• _PROBLEM STATEMENT_
Without altering anything, repeat each of the records.

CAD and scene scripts
——

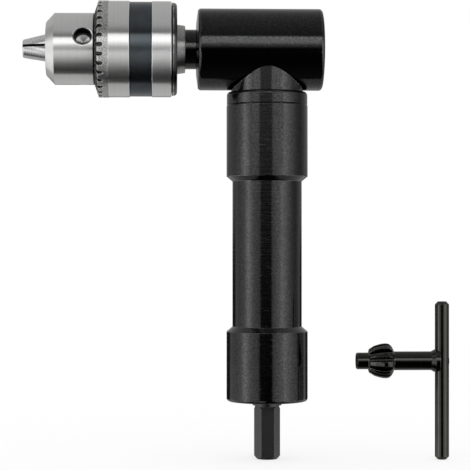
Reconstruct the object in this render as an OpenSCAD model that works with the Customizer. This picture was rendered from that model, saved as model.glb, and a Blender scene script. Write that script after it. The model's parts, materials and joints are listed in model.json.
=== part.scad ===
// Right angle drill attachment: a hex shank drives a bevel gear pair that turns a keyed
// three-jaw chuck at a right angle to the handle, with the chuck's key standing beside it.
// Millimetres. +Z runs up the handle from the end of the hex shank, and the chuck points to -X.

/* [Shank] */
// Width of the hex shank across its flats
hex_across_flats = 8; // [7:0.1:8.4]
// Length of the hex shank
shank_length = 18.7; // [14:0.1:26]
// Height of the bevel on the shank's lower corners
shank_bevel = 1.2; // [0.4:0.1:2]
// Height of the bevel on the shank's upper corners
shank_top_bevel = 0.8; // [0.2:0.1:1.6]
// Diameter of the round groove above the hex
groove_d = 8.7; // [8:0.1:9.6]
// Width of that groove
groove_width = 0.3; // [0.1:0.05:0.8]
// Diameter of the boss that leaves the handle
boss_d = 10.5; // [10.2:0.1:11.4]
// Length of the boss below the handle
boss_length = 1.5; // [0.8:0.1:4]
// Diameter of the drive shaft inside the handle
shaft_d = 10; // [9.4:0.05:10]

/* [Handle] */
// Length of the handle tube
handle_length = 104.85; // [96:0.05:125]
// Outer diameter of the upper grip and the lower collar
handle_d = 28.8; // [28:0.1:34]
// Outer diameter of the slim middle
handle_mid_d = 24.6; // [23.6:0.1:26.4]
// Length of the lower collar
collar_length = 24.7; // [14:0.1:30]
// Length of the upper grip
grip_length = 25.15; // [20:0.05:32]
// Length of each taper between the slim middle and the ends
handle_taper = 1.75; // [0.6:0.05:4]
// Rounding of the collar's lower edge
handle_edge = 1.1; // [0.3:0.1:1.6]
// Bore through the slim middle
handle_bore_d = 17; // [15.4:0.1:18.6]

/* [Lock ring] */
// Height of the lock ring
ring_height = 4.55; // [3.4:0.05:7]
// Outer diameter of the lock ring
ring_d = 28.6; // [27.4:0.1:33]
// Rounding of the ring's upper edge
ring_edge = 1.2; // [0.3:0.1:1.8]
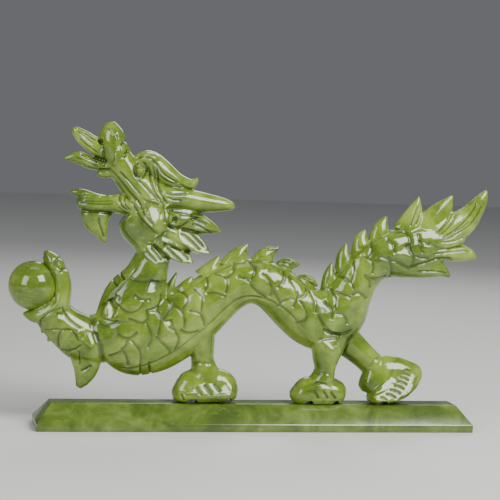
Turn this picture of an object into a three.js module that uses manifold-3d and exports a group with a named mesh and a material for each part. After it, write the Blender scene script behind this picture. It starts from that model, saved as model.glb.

——

• _FULL SOLUTION_
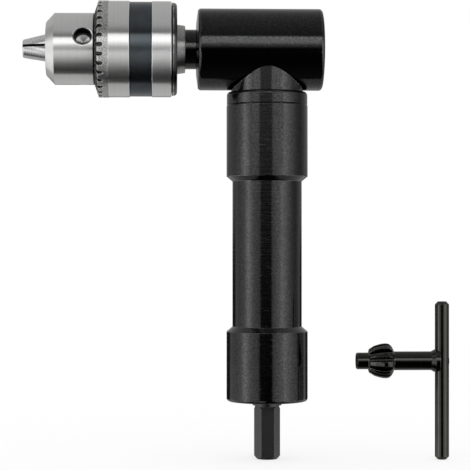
Reconstruct the object in this render as an OpenSCAD model that works with the Customizer. This picture was rendered from that model, saved as model.glb, and a Blender scene script. Write that script after it. The model's parts, materials and joints are listed in model.json.
=== part.scad ===
// Right angle drill attachment: a hex shank drives a bevel gear pair that turns a keyed
// three-jaw chuck at a right angle to the handle, with the chuck's key standing beside it.
// Millimetres. +Z runs up the handle from the end of the hex shank, and the chuck points to -X.

/* [Shank] */
// Width of the hex shank across its flats
hex_across_flats = 8; // [7:0.1:8.4]
// Length of the hex shank
shank_length = 18.7; // [14:0.1:26]
// Height of the bevel on the shank's lower corners
shank_bevel = 1.2; // [0.4:0.1:2]
// Height of the bevel on the shank's upper corners
shank_top_bevel = 0.8; // [0.2:0.1:1.6]
// Diameter of the round groove above the hex
groove_d = 8.7; // [8:0.1:9.6]
// Width of that groove
groove_width = 0.3; // [0.1:0.05:0.8]
// Diameter of the boss that leaves the handle
boss_d = 10.5; // [10.2:0.1:11.4]
// Length of the boss below the handle
boss_length = 1.5; // [0.8:0.1:4]
// Diameter of the drive shaft inside the handle
shaft_d = 10; // [9.4:0.05:10]

/* [Handle] */
// Length of the handle tube
handle_length = 104.85; // [96:0.05:125]
// Outer diameter of the upper grip and the lower collar
handle_d = 28.8; // [28:0.1:34]
// Outer diameter of the slim middle
handle_mid_d = 24.6; // [23.6:0.1:26.4]
// Length of the lower collar
collar_length = 24.7; // [14:0.1:30]
// Length of the upper grip
grip_length = 25.15; // [20:0.05:32]
// Length of each taper between the slim middle and the ends
handle_taper = 1.75; // [0.6:0.05:4]
// Rounding of the collar's lower edge
handle_edge = 1.1; // [0.3:0.1:1.6]
// Bore through the slim middle
handle_bore_d = 17; // [15.4:0.1:18.6]

/* [Lock ring] */
// Height of the lock ring
ring_height = 4.55; // [3.4:0.05:7]
// Outer diameter of the lock ring
ring_d = 28.6; // [27.4:0.1:33]
// Rounding of the ring's upper edge
ring_edge = 1.2; // [0.3:0.1:1.8]
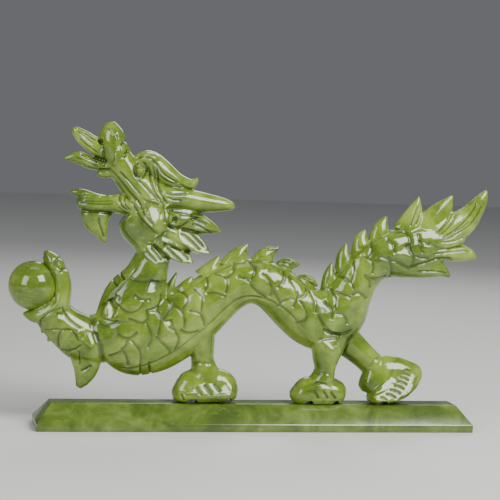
Turn this picture of an object into a three.js module that uses manifold-3d and exports a group with a named mesh and a material for each part. After it, write the Blender scene script behind this picture. It starts from that model, saved as model.glb.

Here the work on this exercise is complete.